Testing my rage suppression

February 06, 2010 02:01:39 pm

I'm as anti-abortion as all of the other nut jobs out there, but it stems from a belief that innocence is to be protected.

Pictures of dead babies are things that I feel...diminish innocence. Disturb a mind, creating an opening for a callus to form. Initialize the process of desensitization.

If I was seeking to have a detrimental impact on innocence, I think I would choose the community center on a Saturday afternoon to flier cars with gruesome pictures and arguments against abortion. So now I'm left wondering what kind of organization would think that this kind of advertisement was good idea.

I work REALLY HARD to suppress my rage issues, but when I have two five year olds piling into a car and a photo of a dead baby on my driver-side window, I get a little mad. But not at a barbaric society that normalizes this, but at an organization that uses this kind of advertisement.



Less unexpected I suppose

January 16, 2010 10:06:00 am

Four times in one day I took out our internet access trying to download The White Stripes album White Blood Cells. This is my favorite of their albums, largely due to my limited exposure to them.

The next time I was on Zune's site I tried this and again took out our internet connection. I was weirded out by that but really, stranger things have happened with me and technology, so I laughed it off.

Three days ago I decided to deceive the sight and simply downloaded one song at a time. This succeeded for about three hours until my monitor started lagging and eventually the entire hard drive froze up and my lap top evolved into a giant paperweight.

So this morning as I began to rebuild my zune collection I started downloading Kutless' new album It is Well, possibly one of my favorite albums from last year and a few others. Then I remembered how much fun Ali and I had dancing around to the White Stripes and began downloading the album. And again took out our wireless network.

To protect my investment in my new laptop I think I'll just buy the CD. I don't even know where one does that sort of thing.



BathTime

January 10, 2010 06:37:16 pm

I have five minutes to post, according to the timer. I haven't posted in nearly a month and I can't for the life of me think of what I've been doing...though it did just occur to me that the date of my last post is the same day that Jay gave me the Twilight series. That only accounts for a week and a half though of my free time being used.

Maybe it's that I continue to read during my free time...so far I've read Going Rogue and I'm working on the Audacity of Hope, but I seem to make far less time to read that than I did the others. Wonder why....

Oh and the house seems more clean and the kids are happier.

And I decided yesterday to start writing, and I finally have a character outlined that I am writing about.

We'll see how this goes.

While I'm here, I have developed an unhealthy obsession with Twilight. My children were wondering who the strange man is on my wall paper screen...Addy rolled her eyes when I said Edward Cullen.

Prior to their trip to my parents house one of my friends asked me what I was going to do with all of my free time, in that shocked astounded way. Addy dryly replied "read Twilight." That's how bad it's gotten.
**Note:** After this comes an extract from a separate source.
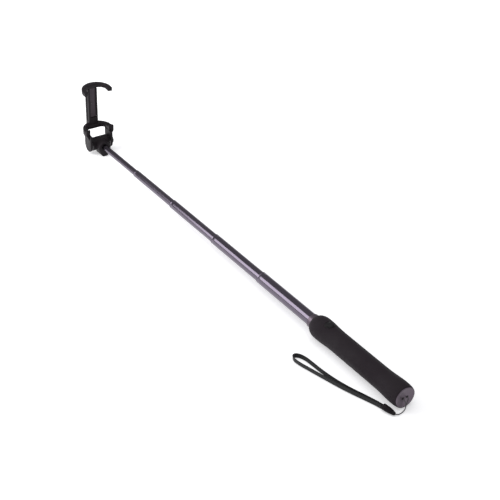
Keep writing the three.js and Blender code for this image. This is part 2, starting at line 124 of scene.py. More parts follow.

Even my kids are totally keyed in. I read Eclipse Christmas Eve/Day. Hiding from them. Timer beeped.



Mr. Organization slowly succumbs to Miss Chaos

December 18, 2009 10:42:47 pm

After an exhausting day with children I was confronted with a house-wide search for some documentation my husband lost. Typical families would simply tear apart their office and once the document was not found the search would be over. But not in our house. Oh no, we had to take apart the kitchen, the entertainment center, one bathroom vanity (I know that's probably the weirdest) the master closet, under our bed and the storage space in the garage, in addition to the office. Oh I think I went through our buffet too.

This is on the heals of taking four kids to the Children's Museum and McDonalds.

The volume of documentation that I had given up on, and unearthed this evening, is staggering.

That I didn't sort it out into a new bin of important documentation...my vocabulary can not adequately convey the sentiment I'm feeling on that one.

We didn't find it, and to be quite honest I wasn't anticipating finding it, and I could have done with out the last hour of memories that I dredged up. From friends who have parted leaving no trace to the pictures of Addy when she was a baby that look just like Jack...in our old condo...when I was crazy.

I stood very still for a moment when I realized that we've been in this house for nearly three years. I kept trying to trace this documentation back to closing on our house but that was THREE years ago.

It's been a long day. But I feel like I'm not making the days long enough.



QPT Part II

December 17, 2009 01:45:11 pm

1989-"When I'm a mom I will NEVER send my kids to school sick. Any symptoms, they stay home."

2009-"Honey you probably just threw up because you forgot to brush your teeth. If my mouth was as gross as yours and I ate cereal I'd puke too. Now get dressed, we leave in 10 minutes."